Lawrence Rothman Collaborates with Floria Sigismondi + His Nine Alter Egos For The Book of Law

WORDS BY: JACK SUNNUCKS | REPORTING BY: KAREN OLIVEROS

Tonight, at the Masonic Lodge at the Hollywood Forever Cemetery, musician Lawrence Rothman and legendary cult director Floria Sigismondi present The Book of Law, his debut album. Floria creative directed the record, which explores Lawrence’s nine “alters,” or alter egos, each of whom have a different name, appearance, and even sound. The party (for that’s what it is), will explore Lawrence’s alters through video projections, dance and a one-of-a-kind performance. We caught up with the duo to discuss working with nine personas on one record, the pleasure of collaboration, which of his alters are on social media, and multitudes we all contain within ourselves.

RSVP to The Book of Law release party here.

The Book of Law is available October 13th.

How did you two meet, and how did the collaboration start? 

Floria: We met on a music video shoot. Lawrence brought up that he had these multiple “alters” and it was a great manic world to build. So, I became super super excited about it.

Lawrence: And since I have all of these sort of variations of myself, and different alters that I present in a live setting, each alter has their own songs. Floria was a great collaborator for that because she’s a filmmaker, and she can kind of take the idea of all these alters, and create a hyper reality around what the alters represent in a filmic way.

Tell me more about the alters. What are the sounds of each alter and what it was like translating that visually? 

Lawrence: I’ve sort of separated my personality and my songwriting into nine different variations of myself, so the alters are all part of me and sort of like me wearing all personalities on my sleeve. I’m the vessel that’s holding together these nine different personalities.

I feel like it’s not uncommon for a lot of people I know, where you’ve got many versions of yourself. You present one version of yourself to maybe your family, or your friends another. Other circumstances where you’re different kinds of yourself. So I’m sort of taking that idea and made it a little bit more unsterilized through my art.

Floria: Through your music

Lawrence: Each one will represent, like a more masculine side of myself, another more feminine side of myself, another one more dangerous side of myself, or a little more crazy side of myself. Each one of them have a look to me, and they have a distinct feeling. I take the feeling I have when one of these alters emerges, and it comes with song and I dress it with the clothes that I wear.

Lawrence, is there a particular side, out of this nine sides that has been the most difficult for you?

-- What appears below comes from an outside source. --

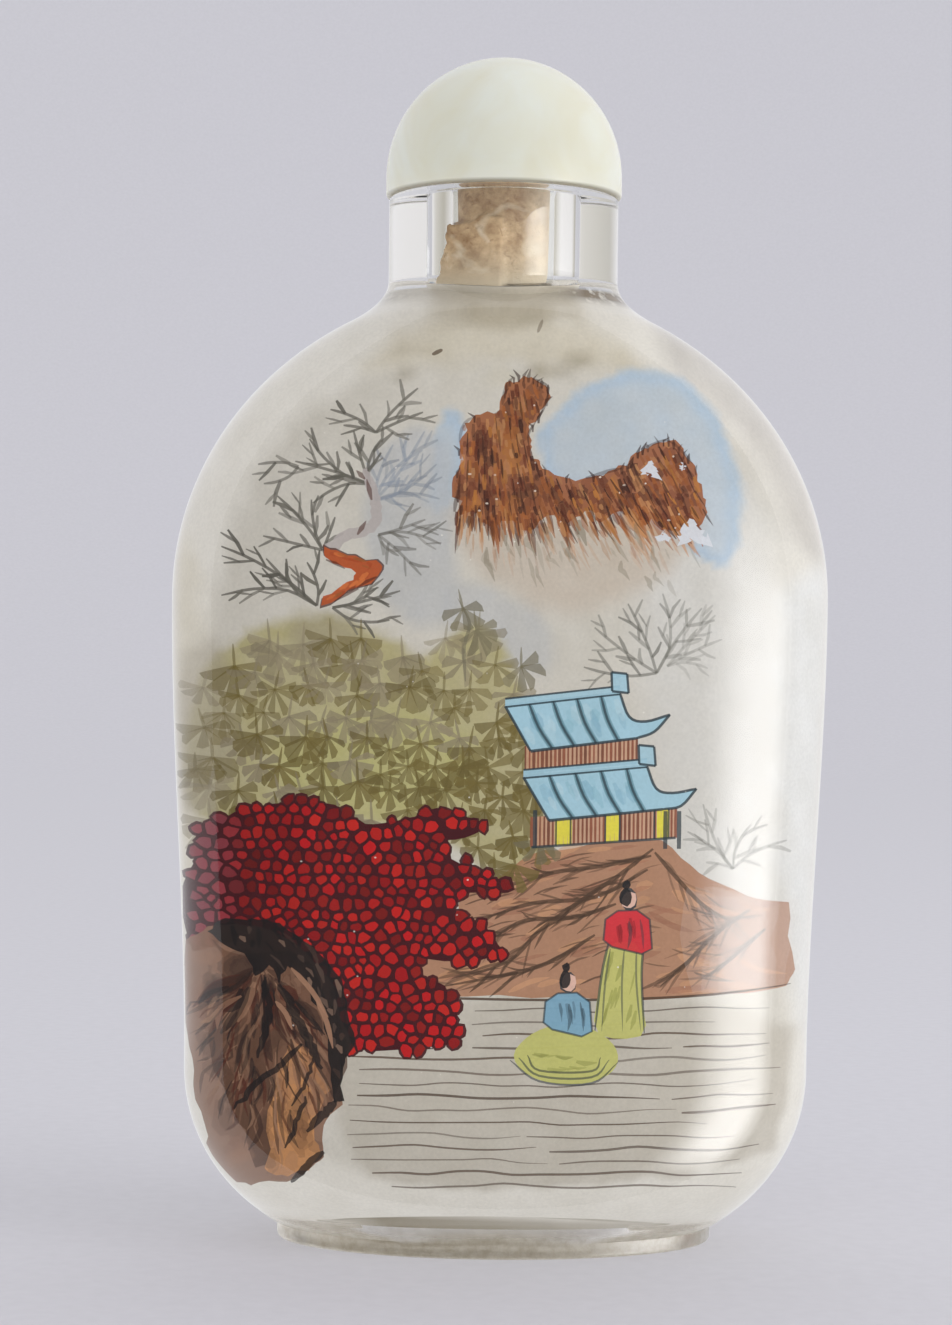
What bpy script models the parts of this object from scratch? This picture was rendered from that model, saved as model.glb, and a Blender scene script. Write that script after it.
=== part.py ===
"""A flattened glass snuff bottle with a domed stone stopper on a cork plug.

The bottle stands on its oval foot. The origin is under the middle of the foot, +Z is up, and the broad
front faces -Y. Lengths are in metres.
"""

import math

import bmesh
import bpy

# The stopper and the neck set the height
TOTAL_HEIGHT = 0.0720
DOME_RADIUS = 0.0072
DOME_RISE = 0.0073
DOME_SKIRT = 0.0010
DOME_EDGE = 0.00025
STOPPER_GAP = 0.0003
NECK_RADIUS = 0.0070
LIP_ROUNDING = 0.00035
BORE_RADIUS = 0.0031
BORE_ROUNDING = 0.00025

# The body, as half sizes, with shoulders that are a quarter of an ellipse
BODY_HALF_WIDTH = 0.0199
BODY_HALF_DEPTH = 0.0110
BASE_HALF_WIDTH = 0.01888
BASE_HALF_DEPTH = 0.01085
SHOULDER_HEIGHT = 0.0390
SHOULDER_RISE = 0.01887
SHOULDER_TOP_HALF_WIDTH = 0.0092
SHOULDER_DEPTH_POWER = 1.5
NECK_FILLET = 0.0026
CORNER_HEIGHT = 0.0105
CORNER_DROP = 0.01137
CORNER_REACH = 0.0123
CORNER_DEPTH_REACH = 0.01008

# The foot, with a shallow dish ground into its underside
FOOT_HALF_WIDTH = 0.0132
FOOT_HALF_DEPTH = 0.0073
FOOT_FRONT_HEIGHT = 0.00184
FOOT_END_HEIGHT = 0.00093
FOOT_EDGE = 0.0003
FOOT_RIM = 0.0020
DISH_DEPTH = 0.0007
DISH_COVE = 0.0010

# The hollow inside
SIDE_WALL = 0.0021
FRONT_WALL = 0.0020
FLOOR_HEIGHT = 0.0034
HOLLOW_CORNER_REACH = 0.0070
HOLLOW_CORNER_DEPTH_REACH = 0.0045
HOLLOW_SHOULDER_RISE = 0.0169
HOLLOW_SHOULDER_DEPTH_POWER = 0.8
HOLLOW_THROAT_HALF_WIDTH = 0.0042
THROAT_HEIGHT = 0.0562

# The cork plug
CORK_TOP_RADIUS = 0.00280
CORK_FOOT_RADIUS = 0.00268
CORK_BEVEL = 0.0002
CORK_FOOT_HEIGHT = 0.0569

# Level outlines: 2 is an ellipse, and more fills its corners
ROUND = 2.0
BODY_SQUARENESS = 2.8
HOLLOW_SQUARENESS = 3.0

# How finely the round surfaces are cut
RING_POINTS = 56
DOME_POINTS = 44
CORK_POINTS = 32
CORNER_STEPS = 7
SIDE_STEPS = 3
SHOULDER_STEPS = 9
FILLET_STEPS = 4
DOME_STEPS = 11
EDGE_STEPS = 3
SHARP_ANGLE = math.radians(35)
WELD_DISTANCE = 1e-6

DOME_EQUATOR = TOTAL_HEIGHT - DOME_RISE
DOME_UNDERSIDE = DOME_EQUATOR - DOME_SKIRT
LIP_HEIGHT = DOME_UNDERSIDE - STOPPER_GAP
CORK_TOP_HEIGHT = DOME_UNDERSIDE - STOPPER_GAP


def clear_scene():
    """Removes whatever the scene holds."""
    for old in list(bpy.data.objects):
        bpy.data.objects.remove(old, do_unlink=True)


def material(name, colour, roughness, transmission=0.0):
    """A plain finish for one kind of surface."""
    made = bpy.data.materials.new(name)
    made.use_nodes = True
    shader = made.node_tree.nodes["Principled BSDF"]
    shader.inputs["Base Color"].default_value = (*colour, 1.0)
    shader.inputs["Roughness"].default_value = roughness
    shader.inputs["Transmission Weight"].default_value = transmission
    return made


def named_object(name, build, finish):
    """Turns what was built into an object with smooth round faces and crisp edges."""
    bmesh.ops.recalc_face_normals(build, faces=build.faces)
    mesh = bpy.data.meshes.new(name)
    build.to_mesh(mesh)
    build.free()
    mesh.shade_smooth()
    mesh.set_sharp_from_angle(angle=SHARP_ANGLE)
    mesh.materials.append(finish)
    bpy.context.scene.collection.objects.link(bpy.data.objects.new(name, mesh))


def blend(start, end, share):
    """The value a share of the way from start to end."""
    return start + (end - start) * share


def ease(share):
    """A share from 0 to 1 that starts and stops gently."""
    return share * share * (3 - 2 * share)


def shares(steps, first=0):
    """Even shares of the way, ending at 1."""
    return [step / steps for step in range(first, steps + 1)]


def quarter_turns(steps):
    """Even angles over a quarter turn, with both its ends."""
    return [share * math.pi / 2 for share in shares(steps)]


def level_point(angle, section):
    """The point at an angle round a level outline."""
    height, half_width, half_depth, squareness = section
    across, along = math.cos(angle), math.sin(angle)
    reach = 2 / squareness
    x = math.copysign(abs(across) ** reach, across) * half_width
    y = math.copysign(abs(along) ** reach, along) * half_depth
    return (x, y, height)


def level_ring(build, section):
    """The edges of a level outline, given as (height, half width, half depth, squareness)."""
    corners = []
    for point in range(RING_POINTS):
        corners.append(build.verts.new(level_point(2 * math.pi * point / RING_POINTS, section)))
    return [build.edges.new(pair) for pair in zip(corners, corners[1:] + corners[:1])]


def loft(name, sections, finish):
    """A closed solid through level outlines, bridged one to the next and filled at both ends."""
    build = bmesh.new()
    rings = [level_ring(build, section) for section in sections]
    for lower, upper in zip(rings, rings[1:]):
        bmesh.ops.bridge_loops(build, edges=lower + upper)
    for end in (rings[0], rings[-1]):
        bmesh.ops.contextual_create(build, geom=end)
    named_object(name, build, finish)


def turned(name, profile, points, finish):
    """A solid of revolution from a profile of (radius, height), from its underside to its top."""
    build = bmesh.new()
    corners = [build.verts.new((radius, 0, height)) for radius, height in profile]
    edges = [build.edges.new(pair) for pair in zip(corners, corners[1:])]
    bmesh.ops.spin(build, geom=corners + edges, axis=(0, 0, 1), cent=(0, 0, 0), angle=2 * math.pi,
                   steps=points, use_merge=True)
    bmesh.ops.remove_doubles(build, verts=build.verts, dist=WELD_DISTANCE)
    named_object(name, build, finish)


def foot_sections():
    """The dish in the underside, the flat rim round it and the foot's edge, from the middle out."""
    floor_half_width = FOOT_HALF_WIDTH - FOOT_RIM - DISH_COVE
    floor_half_depth = FOOT_HALF_DEPTH - FOOT_RIM - DISH_COVE
    made = []
    for turn in quarter_turns(EDGE_STEPS):
        reach = DISH_COVE * math.sin(turn)
        height = DISH_DEPTH * math.cos(turn)
        made.append((height, floor_half_width + reach, floor_half_depth + reach, ROUND))
    for turn in quarter_turns(EDGE_STEPS):
        inset = FOOT_EDGE * (1 - math.sin(turn))
        height = FOOT_EDGE * (1 - math.cos(turn))
        made.append((height, FOOT_HALF_WIDTH - inset, FOOT_HALF_DEPTH - inset, ROUND))
    return made


def corner_section(height):
    """The outside of the body at a height between the foot and the sides."""
    fall = (CORNER_HEIGHT - height) / CORNER_DROP
    inset = 1 - math.sqrt(1 - fall * fall)
    half_width = max(FOOT_HALF_WIDTH, BASE_HALF_WIDTH - CORNER_REACH * inset)
    half_depth = max(FOOT_HALF_DEPTH, BASE_HALF_DEPTH - CORNER_DEPTH_REACH * inset)
    rise = (height - FOOT_END_HEIGHT) / (CORNER_HEIGHT - FOOT_END_HEIGHT)
    return (height, half_width, half_depth, blend(ROUND, BODY_SQUARENESS, math.sqrt(rise)))


def corner_sections():
    """The lower corners of the body, from the top of the foot to where the sides begin."""
    made = [corner_section(FOOT_END_HEIGHT), corner_section(FOOT_FRONT_HEIGHT)]
    start = math.asin((CORNER_HEIGHT - FOOT_FRONT_HEIGHT) / CORNER_DROP)
    for share in shares(CORNER_STEPS, first=1):
        made.append(corner_section(CORNER_HEIGHT - CORNER_DROP * math.sin(start * (1 - share))))
    return made


def side_section(share):
    """The outside of the body a share of the way up its sides, which widen a little."""
    return (
        blend(CORNER_HEIGHT, SHOULDER_HEIGHT, share),
        blend(BASE_HALF_WIDTH, BODY_HALF_WIDTH, ease(share)),
        blend(BASE_HALF_DEPTH, BODY_HALF_DEPTH, ease(share)),
        BODY_SQUARENESS,
    )


def shoulder_turns(top_half_width, reach):
    """Angles up a shoulder, from its widest level to where it has come in to a half width."""
    top = math.acos(top_half_width / reach)
    return [share * top for share in shares(SHOULDER_STEPS, first=1)]


def shoulder_sections():
    """The outside of the shoulders, which come in to the foot of the neck."""
    made = []
    for turn in shoulder_turns(SHOULDER_TOP_HALF_WIDTH, BODY_HALF_WIDTH):
        height = SHOULDER_HEIGHT + SHOULDER_RISE * math.sin(turn)
        half_depth = blend(NECK_RADIUS, BODY_HALF_DEPTH, math.cos(turn) ** SHOULDER_DEPTH_POWER)
        squareness = blend(ROUND, BODY_SQUARENESS, math.cos(turn))
        made.append((height, BODY_HALF_WIDTH * math.cos(turn), half_depth, squareness))
    return made


def neck_sections(shoulder):
    """The fillet above the shoulder, the neck, its rounded lip and the bore down to the hollow."""
    height, half_width, half_depth, squareness = shoulder
    made = []
    for share in shares(FILLET_STEPS, first=1):
        gather = (1 - share) ** 2
        made.append((
            height + NECK_FILLET * share,
            blend(NECK_RADIUS, half_width, gather),
            blend(NECK_RADIUS, half_depth, gather),
            blend(ROUND, squareness, gather),
        ))
    for turn in quarter_turns(EDGE_STEPS):
        radius = NECK_RADIUS - LIP_ROUNDING * (1 - math.cos(turn))
        made.append((LIP_HEIGHT - LIP_ROUNDING * (1 - math.sin(turn)), radius, radius, ROUND))
    for turn in quarter_turns(EDGE_STEPS):
        radius = BORE_RADIUS + BORE_ROUNDING * (1 - math.sin(turn))
        made.append((LIP_HEIGHT - BORE_ROUNDING * (1 - math.cos(turn)), radius, radius, ROUND))
    made.append((THROAT_HEIGHT, BORE_RADIUS, BORE_RADIUS, ROUND))
    return made


def hollow_shoulder_sections():
    """The hollow's shoulders, from the throat down to its widest level."""
    reach = BODY_HALF_WIDTH - SIDE_WALL
    deepest = BODY_HALF_DEPTH - FRONT_WALL
    made = []
    for turn in reversed(shoulder_turns(HOLLOW_THROAT_HALF_WIDTH, reach)):
        height = SHOULDER_HEIGHT + HOLLOW_SHOULDER_RISE * math.sin(turn)
        half_depth = blend(BORE_RADIUS, deepest, math.cos(turn) ** HOLLOW_SHOULDER_DEPTH_POWER)
        squareness = blend(ROUND, HOLLOW_SQUARENESS, math.cos(turn))
        made.append((height, reach * math.cos(turn), half_depth, squareness))
    return made


def hollow_side_sections():
    """The hollow's sides, from its widest level down to its corners."""
    made = []
    for share in reversed(shares(SIDE_STEPS)):
        height, half_width, half_depth, _ = side_section(share)
        made.append((height, half_width - SIDE_WALL, half_depth - FRONT_WALL, HOLLOW_SQUARENESS))
    return made


def hollow_corner_sections():
    """The hollow's lower corners and the edge of its floor."""
    made = []
    for share in shares(CORNER_STEPS, first=1):
        turn = share * math.pi / 2
        inset = 1 - math.cos(turn)
        made.append((
            blend(CORNER_HEIGHT, FLOOR_HEIGHT, math.sin(turn)),
            BASE_HALF_WIDTH - SIDE_WALL - HOLLOW_CORNER_REACH * inset,
            BASE_HALF_DEPTH - FRONT_WALL - HOLLOW_CORNER_DEPTH_REACH * inset,
            blend(HOLLOW_SQUARENESS, ROUND, share),
        ))
    return made


def bottle():
    """The hollow glass bottle, one solid from the dish under its foot to the floor of its hollow."""
    glass = material("clear_glass", (0.90, 0.91, 0.86), 0.02, transmission=1.0)
    shoulders = shoulder_sections()
    sections = foot_sections() + corner_sections()
    sections += [side_section(share) for share in shares(SIDE_STEPS, first=1)]
    sections += shoulders + neck_sections(shoulders[-1])
    sections += hollow_shoulder_sections() + hollow_side_sections() + hollow_corner_sections()
    loft("bottle", sections, glass)


def skirt_radius(fall):
    """The radius of the dome's outline at a distance below its widest level."""
    return DOME_RADIUS * math.sqrt(1 - (fall / DOME_RISE) ** 2)


def stopper():
    """The polished dome, which rests on the lip by its flat underside."""
    stone = material("pale_green_stone", (0.80, 0.82, 0.72), 0.15)
    profile = [(0, DOME_UNDERSIDE)]
    for turn in quarter_turns(EDGE_STEPS):
        fall = DOME_SKIRT - DOME_EDGE * (1 - math.cos(turn))
        profile.append((skirt_radius(fall) - DOME_EDGE * (1 - math.sin(turn)), DOME_EQUATOR - fall))
    for turn in quarter_turns(DOME_STEPS):
        profile.append((DOME_RADIUS * math.cos(turn), DOME_EQUATOR + DOME_RISE * math.sin(turn)))
    turned("stopper", profile, DOME_POINTS, stone)


def cork():
    """The tapered plug that hangs under the dome and fills the bore."""
    bark = material("cork", (0.56, 0.40, 0.24), 0.85)
    profile = [
        (0, CORK_FOOT_HEIGHT),
        (CORK_FOOT_RADIUS - CORK_BEVEL, CORK_FOOT_HEIGHT),
        (CORK_FOOT_RADIUS, CORK_FOOT_HEIGHT + CORK_BEVEL),
        (CORK_TOP_RADIUS, CORK_TOP_HEIGHT),
        (0, CORK_TOP_HEIGHT),
    ]
    turned("cork", profile, CORK_POINTS, bark)


def main():
    clear_scene()
    bottle()
    stopper()
    cork()


main()
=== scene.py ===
"""The looks of a glass snuff bottle with a landscape painted inside it, its cork and its polished stopper.

The bottle stands on its foot with its painted front to -Y. Its height, width and depth come from the frame, and
its other sizes repeat the CAD's. The picture is composed flat, in millimetres, on two sheets that cover the front
and the back of the hollow: x runs to the right as each is seen from outside, and z is the height above the
ground. The marks are mesh faces with their own colours, so nothing is raised.
"""

import math
import random

import bmesh
import bpy
import numpy as np
from bpy.props import FloatProperty, FloatVectorProperty, IntProperty, PointerProperty
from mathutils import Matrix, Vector
from mathutils.geometry import delaunay_2d_cdt


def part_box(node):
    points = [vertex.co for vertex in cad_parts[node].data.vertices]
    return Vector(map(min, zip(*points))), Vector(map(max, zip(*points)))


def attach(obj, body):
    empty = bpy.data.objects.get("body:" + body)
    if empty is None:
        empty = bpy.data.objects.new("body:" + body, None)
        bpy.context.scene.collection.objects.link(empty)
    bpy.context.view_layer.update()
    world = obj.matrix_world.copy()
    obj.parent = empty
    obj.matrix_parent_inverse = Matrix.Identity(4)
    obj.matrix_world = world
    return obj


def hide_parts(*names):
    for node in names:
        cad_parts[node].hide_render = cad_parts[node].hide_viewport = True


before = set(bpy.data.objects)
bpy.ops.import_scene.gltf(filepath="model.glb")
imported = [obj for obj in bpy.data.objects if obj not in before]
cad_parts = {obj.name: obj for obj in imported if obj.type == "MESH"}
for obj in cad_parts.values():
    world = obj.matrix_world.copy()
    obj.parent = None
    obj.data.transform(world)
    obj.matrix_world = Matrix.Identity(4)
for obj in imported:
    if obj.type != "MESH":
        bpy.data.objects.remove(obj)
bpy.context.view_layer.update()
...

Floria, was one of them was the biggest challenge to bring to life visually?

Lawrence: Yeah, there’s some sides of myself and the alters and I’m sure that with anybody in general you’ve got like your sort of hard to deal with side. There are a few videos where they are a little bit harder to direct.

Floria: I have no idea what he’s talking about.

Sometimes the biggest challenges end up being the best moments in retrospect. 

Lawrence: I think Floria’s made it her favorite to direct the Liz alter

Floria: Yeah, I like Liz, I also like the character in California Paranoia – Nantucket. Those two are my favorite, but I do really love Elizabeth, she’s so dramatic.

Could you walk us through the different elements of the live performance? 

Floria: We wanted to bring to life, almost like walking in, if you were to walk into the music video and meet these characters. So in a corner, kind of bring in some of those characters in little vignettes. And then the modern dance element that would be played by the dancers.

Lawrence: Like vignettes, little themes, from the videos. We did a music video, ‘Wolfs Don’t Cry’ and all these dancers were different alters. We’re having those exact performers from the music video perform live.

Floria: The kind of interesting thing is your different selves, you know how they say we have nine selves, and there are different selves coming apart and being shadows or creating their own lives and then coming back together again being the complicated person–that we all are.

What should guests do to get the most out of the experience? 

Lawrence: It would be great if people went to Floria’s or my website and watched all the videos, and got familiar with some of the characters, so that when they come they can see…a lot of the actors that are in the video are be going to be there dressed as the characters.

Floria: And we’ll have the music video projected as well. I guess the thing to mention is that all these characters are… him. You may miss that seeing all the hair and makeup and how transformative they are. But worth mentioning, they are the same person.

How does the project relate to what’s happening to the world, if it does at all?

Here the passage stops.